Le 28 nous partons donc avec un anticyclone au nord, un autre au sud un autre à l’est et enfin un dernier à l’ouest, comme ça pas moyen de se tromper !
Et pendant quatre jours nous naviguons sur une mer d’huile, avec du vent mais pas trop voire pas du tout, souvent même pas du tout du tout… C’est tellement inattendu qu’à un moment je finis par croire que je suis sur le lac Léman pour aller à Lausanne…
La seule différence avec le lac helvète ce sont les dauphins.

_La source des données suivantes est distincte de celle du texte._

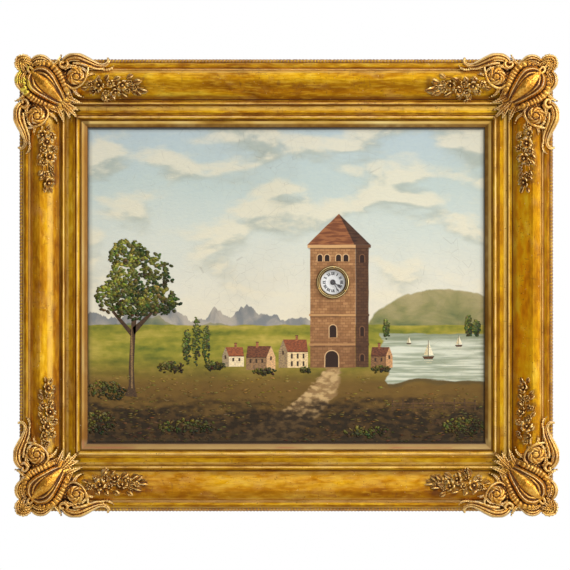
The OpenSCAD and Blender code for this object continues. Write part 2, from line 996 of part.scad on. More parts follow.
third_teeth = 60;
third_m = 22.27 / 33;
third_phase = 0;

module third_wheel() {
    color(brass)
        at_dial() {
            yplate(-37, -35.6)
                translate(third_at)
                    wheel_shape(third_teeth, third_m, third_phase);
            yplate(-43, -37)
                translate(third_at)
                    polygon(pinion_points(small_leaves, centre_m,
                        mesh_phase(centre_teeth, centre_phase, small_leaves, bearing([0, 0], third_at))));
            arbor(third_at, 1.2, -73.8, -35, 0.8, plate_front, rear_out);
        }
}

escape_teeth = 36;
escape_r = 14;

module escape_wheel() {
    color(brass)
        at_dial() {
            yplate(-54, -52.6)
                translate(escape_at)
                    difference() {
                        polygon([for (k = [0:escape_teeth - 1])
                            for (p = [[escape_r - 2, 0], [escape_r, 3.4], [escape_r - 2, 4]])
                                let (a = 360 * k / escape_teeth + p[1])
                                [p[0] * cos(a), p[0] * sin(a)]]);
                        for (k = [0:4])
                            rotate(72 * k)
                                polygon([[4, -1.6], [10, -4], [10, 4], [4, 1.6]]);
                    }
            yplate(-38, -35.4)
                translate(escape_at)
                    polygon(pinion_points(small_leaves, third_m,
                        mesh_phase(third_teeth, third_phase, small_leaves, bearing(third_at, escape_at))));
            arbor(escape_at, 1.2, -73.8, -35, 0.8, plate_front, rear_out);
        }
}

// Pallets, their arbor and the crutch that follows the pendulum
module pallets() {
    color(steel)
        at_dial() {
            yplate(-54.6, -52)
                translate(pallet_at)
                    difference() {
                        union() {
                            circle(r = 3.4, $fn = 24);
                            for (hand = [-1, 1])
                                polygon([[0, 3.2], [hand * 12.5, -1.2], [hand * 14, -4.5], [hand * 12.6, -9],
                                    [hand * 11.2, -8.2], [hand * 11.4, -5], [hand * 9.5, -3.2], [0, -1.8]]);
                        }
                        circle(r = 1, $fn = 24);
                    }
            ycyl(1.2, -73.8, -24.2, pallet_at, 24);
            ycyl(0.8, plate_front, -73.8, pallet_at, 24);
            ycyl(0.8, -24.2, -22.2, pallet_at, 24);
            ycyl(2.6, -30.9, -28.1, pallet_at, 24);
            translate([-1.2, -30.5, 22])
                cube([2.4, 2, 38.5]);
            translate([-3.8, -30.5, 20])
                cube([7.6, 2, 4]);
            for (x = [-3.8, 2.4])
                translate([x, -28.5, 20])
                    cube([1.4, 13, 4]);
        }
}

rod_y = -19;
bob_r = 26;
bob_z = pallet_at[1] - pendulum_len;

// Pendulum rod with its suspension strip and top hook
module pendulum_rod() {
    color(steel)
        at_dial() {
            translate([-0.15, rod_y - 2.5, 55])
                cube([0.3, 5, 13.5]);
            translate([-2, rod_y - 3, 49])
                cube([4, 6, 6]);
            translate([0, rod_y, bob_z - 38])
                cylinder(r = 1.2, h = 49 - bob_z + 38, $fn = 24);
        }
}

// Lens-shaped bob, bored for the rod
module pendulum_bob() {
    color(brass)
        at_dial()
            difference() {
                translate([0, rod_y, bob_z])
                    rotate([90, 0, 0])
                        rotate_extrude($fn = 64)
                            polygon([[0, -5.5], [9, -5.1], [17, -3.8], [23, -1.8], [bob_r, 0], [23, 1.8],
                                [17, 3.8], [9, 5.1], [0, 5.5]]);
                translate([0, rod_y, bob_z - bob_r - 2])
                    cylinder(r = 1.25, h = 2 * bob_r + 4, $fn = 24);
            }
}

module rating_nut() {
    color(brass)
        at_dial()
            difference() {
                translate([0, rod_y, bob_z - bob_r - 6])
                    cylinder(r = 4.5, h = 4.5, $fn = 36);
                translate([0, rod_y, bob_z - bob_r - 7])
                    cylinder(r = 1.25, h = 8, $fn = 24);
            }
}

// Cannon pinion: carries the minute hand and drives the wheels behind the dial
module cannon_pinion() {
    color(steel)
        at_dial()
            difference() {
                union() {
                    yplate(-79.7, -77.3)
                        polygon(pinion_points(8, 0.75, cannon_phase));
                    ycyl(2.05, -93, -79.7, fn = 32);
                }
                ycyl(1.55, -94, -77, fn = 32);
            }
}

motion_m = 0.75;
hour_m = 0.8;
motion_teeth = 24;
cannon_phase = 10;
motion_phase = mesh_phase(8, cannon_phase, motion_teeth, bearing([0, 0], minute_at));

module minute_wheel() {
    color(brass)
        at_dial()
            difference() {
                union() {
                    yplate(-79.3, -78)
                        translate(minute_at)
                            polygon(wheel_points(motion_teeth, motion_m, motion_phase));
                    yplate(-82.6, -79.3)
                        translate(minute_at)
                            polygon(pinion_points(small_leaves, hour_m, motion_phase));
                }
                ycyl(1.05, -84, -77, minute_at, 32);
            }
}

hour_pipe_y = -90.6;

module hour_wheel() {
    color(brass)
        at_dial()
            difference() {
                union() {
                    yplate(-82.2, -81)
                        polygon(wheel_points(motion_teeth, hour_m,
                            mesh_phase(small_leaves, motion_phase, motion_teeth, bearing(minute_at, [0, 0]))));
                    ycyl(3.6, hour_pipe_y, -80.6);
                }
                ycyl(2.1, -92, -80, fn = 32);
            }
}

// Points of a hand that points to twelve: boss, stem and spade head
module hand_shape(len, stem, head, boss) {
    circle(r = boss, $fn = 36);
    polygon([[-stem, 0], [stem, 0], [stem * 0.8, len - head * 3.4], [head, len - head * 2.2],
        [head * 0.75, len - head * 1.3], [stem * 0.3, len], [-stem * 0.3, len],
        [-head * 0.75, len - head * 1.3], [-head, len - head * 2.2], [-stem * 0.8, len - head * 3.4]]);
}

module hour_hand() {
    color("black")
        at_dial()
            difference() {
                yplate(-90.5, -89.6)
                    rotate(-hour_turn)
                        hand_shape(hour_len, 1, 2.2, 4.95);
                ycyl(3.65, -92, -88);
            }
}

module minute_hand() {
    color("black")
        at_dial()
            difference() {
                union() {
                    yplate(-92.4, -91.6)
                        rotate(-minute_turn)
                            hand_shape(minute_len, 0.75, 1.2, 3.6);
                    ycyl(2.8, -93.4, -92.4, fn = 32);
                }
                ycyl(2.1, -94, -91, fn = 32);
            }
}

pin_teeth = 48;
pin_m = 0.63;
pin_phase = 2;
pin_count = 8;
pin_ring = 13.3;

// Pin wheel whose pins lift the hammer
module pin_wheel() {
    color(brass)
        at_dial() {
            yplate(-41, -39.6)
                translate(pin_at)
                    wheel_shape(pin_teeth, pin_m, pin_phase, 4, 3);
            for (k = [0:pin_count - 1])
                ycyl(0.6, -39.6, -36.8,
                    [pin_at[0] + pin_ring * cos(360 * (k + 0.25) / pin_count),
                        pin_at[1] + pin_ring * sin(360 * (k + 0.25) / pin_count)], 12);
            yplate(-68, -61)
                translate(pin_at)
                    polygon(pinion_points(pinion_leaves, strike_m,
                        mesh_phase(barrel_teeth, strike_phase, pinion_leaves, bearing(strike_at, pin_at))));
            arbor(pin_at, 1.2, -73.8, -35, 0.8, plate_front, rear_out);
        }
}

// Fly that slows the striking, with its two vanes
module fly() {
    color(steel)
        at_dial() {
            yplate(-42.4, -38.4)
                translate(fly_at)
                    polygon(pinion_points(small_leaves, pin_m,
                        mesh_phase(pin_teeth, pin_phase, small_leaves, bearing(pin_at, fly_at))));
            arbor(fly_at, 1.2, -73.8, -35, 0.8, plate_front, rear_out);
            translate([fly_at[0] - 0.4, -60, fly_at[1] - 11])
                cube([0.8, 12, 22]);
        }
}

hammer_head = [138, -14.4];

// Hammer with its lifting tail; the head rests just above the gong
module hammer() {
    tail = [pin_at[0] - hammer_at[0], pin_at[1] - hammer_at[1]];
    reach = norm(tail) - pin_ring - 1.2;
    color(steel)
        at_dial() {
            ycyl(1.2, -73.8, -28.2, hammer_at, 24);
            ycyl(0.8, plate_front, -73.8, hammer_at, 24);
            yplate(-38.8, -37.2)
                translate(hammer_at)
                    rotate(atan2(tail[1], tail[0]))
                        polygon([[0, -2], [reach, -0.7], [reach, 0.7], [0, 2]]);
            ycyl(3, -38.8, -37.2, hammer_at, 24);
            ycyl(3, -30.8, -28.2, hammer_at, 24);
            yplate(-30.5, -28.5)
                translate(hammer_at)
                    rotate(bearing(hammer_at, hammer_head))
                        polygon([[0, -1.4], [76, -1], [76, 1], [0, 1.4]]);
            translate([hammer_head[0], -29.5, hammer_head[1] - 7])
                cylinder(r = 5, h = 14, $fn = 36);
        }
}

frame_top_rail();
frame_bottom_rail();
frame_left_rail();
frame_right_rail();
sight_slip();
corner_ornaments();
flower_sprays();
picture_panel();
panel_battens();
bezel();
dial_glass();
bezel_screws();
door_hinge_leaves();
bolt_keeper();
door_screws();
case_left_side();
case_right_side();
case_top();
case_bottom();
case_back();
seat_board();
seat_brackets();
hanger_plate();
case_hinge_leaves();
hinge_pins();
bolt_plate();
case_screws();
gong_stand();
gong();
front_plate();
back_plate();
plate_pillars();
pillar_nuts();
pendulum_cock();
dial();
dial_plate();
door_bolt();
going_barrel();
strike_barrel();
going_mainspring();
strike_mainspring();
going_arbor();
strike_arbor();
going_click();
strike_click();
centre_wheel();
cannon_pinion();
minute_hand();
minute_wheel();
hour_wheel();
hour_hand();
third_wheel();
escape_wheel();
pallets();
pendulum_rod();
pendulum_bob();
rating_nut();
pin_wheel();
fly();
hammer();
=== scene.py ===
# %% [markdown]
# A picture clock: a landscape in a deep gilt frame, with a small working dial set into the
# picture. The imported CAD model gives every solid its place; this lesson dresses it. Shapes that
# a CAD solid can't hold, such as carved leaves, are built here and replace the plain ones.

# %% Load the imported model
import math

import bpy
import numpy as np
from mathutils import Matrix, Vector


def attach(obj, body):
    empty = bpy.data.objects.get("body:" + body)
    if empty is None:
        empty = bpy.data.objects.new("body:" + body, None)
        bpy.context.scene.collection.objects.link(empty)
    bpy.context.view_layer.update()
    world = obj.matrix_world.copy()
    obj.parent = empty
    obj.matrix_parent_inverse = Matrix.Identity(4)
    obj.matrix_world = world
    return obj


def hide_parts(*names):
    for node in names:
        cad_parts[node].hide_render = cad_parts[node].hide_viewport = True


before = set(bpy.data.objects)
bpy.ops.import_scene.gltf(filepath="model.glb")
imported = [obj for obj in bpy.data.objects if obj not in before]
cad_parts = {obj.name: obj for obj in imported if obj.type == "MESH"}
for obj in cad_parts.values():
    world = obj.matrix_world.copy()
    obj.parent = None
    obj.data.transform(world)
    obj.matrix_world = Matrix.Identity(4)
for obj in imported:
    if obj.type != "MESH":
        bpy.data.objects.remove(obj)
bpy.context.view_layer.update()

MM = 0.001


def linked(name, data):
    """A new object in the scene."""
    made = bpy.data.objects.new(name, data)
    bpy.context.scene.collection.objects.link(made)
    return made


# %% [markdown]
# The clock is seen square on. A long lens from far away keeps the frame's inner sides out of
# sight, as in a catalogue picture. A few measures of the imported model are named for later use.

# %% The camera
IMAGE_SIDE = 570
PIXEL = 1.84 * MM
CAMERA_AWAY = 12.0
VIEW_CENTRE = Vector((-0.0023, -0.12, -0.3785))

camera_data = bpy.data.cameras.new("camera")
camera = linked("camera", camera_data)
camera.location = VIEW_CENTRE + Vector((0, -CAMERA_AWAY, 0))
camera.rotation_euler = (math.radians(90), 0, 0)
camera_data.lens = camera_data.sensor_width * CAMERA_AWAY / (IMAGE_SIDE * PIXEL)
camera_data.clip_end = 4 * CAMERA_AWAY
bpy.context.scene.camera = camera
bpy.context.scene.view_settings.view_transform = "Standard"

# The frame's middle, half its width and height, its back, and the dial, in metres
FRAME_MID_Z = -0.379
HALF_W = 0.490
HALF_H = 0.415
FRAME_BACK_Y = -0.0825
PANEL_FRONT_Y = -0.0965
DIAL_X = 0.086
DIAL_Z = -0.3734
DIAL_FRONT_Y = -0.088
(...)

A plusieurs reprises, nous les voyons arriver de loin, par dizaines, grandes gerbes d’eau fondant sur le bateau à la vitesse de l’éclair. Et soudain le ballet aquatique se met en place comme si le grand Busby Berkeley, « The » chorégraphe des comédies musicales hollywoodiennes des années 40 avait lui-même crié dans son mégaphone : Action !
Aussitôt : farandoles de sauts synchronisés à bâbord, pirouettes sur le ventre et retournements sur le dos à tribord, croisements avec salto à la proue et pour finir un bouquet de dauphins jaillissant de tous côtés avant de disparaître faire des claquettes vers d’autres abîmes, bravo les gars, clap de fin et applaudissements !
Mais car il y a toujours un mais, le plus extraordinaire est d’assister à ce spectacle la nuit car les dauphins sont fluorescents et fusent sur le bateau comme des torches enflammées. Le génial Busby dans son extrême délire a même eu l’idée de mettre des projecteurs sous l’eau, chapeau Busby !
Notre traversée aura donc duré 3 jours. 3 jours et 3 nuits à faire des quarts : 3 heures de veille pour une heure et demie de sommeil, à dormir, boire, manger des Bolinos, contempler la mer, penser à tout et à presque rien, jouer de la guitare, tout cela à n’importe quelle heure.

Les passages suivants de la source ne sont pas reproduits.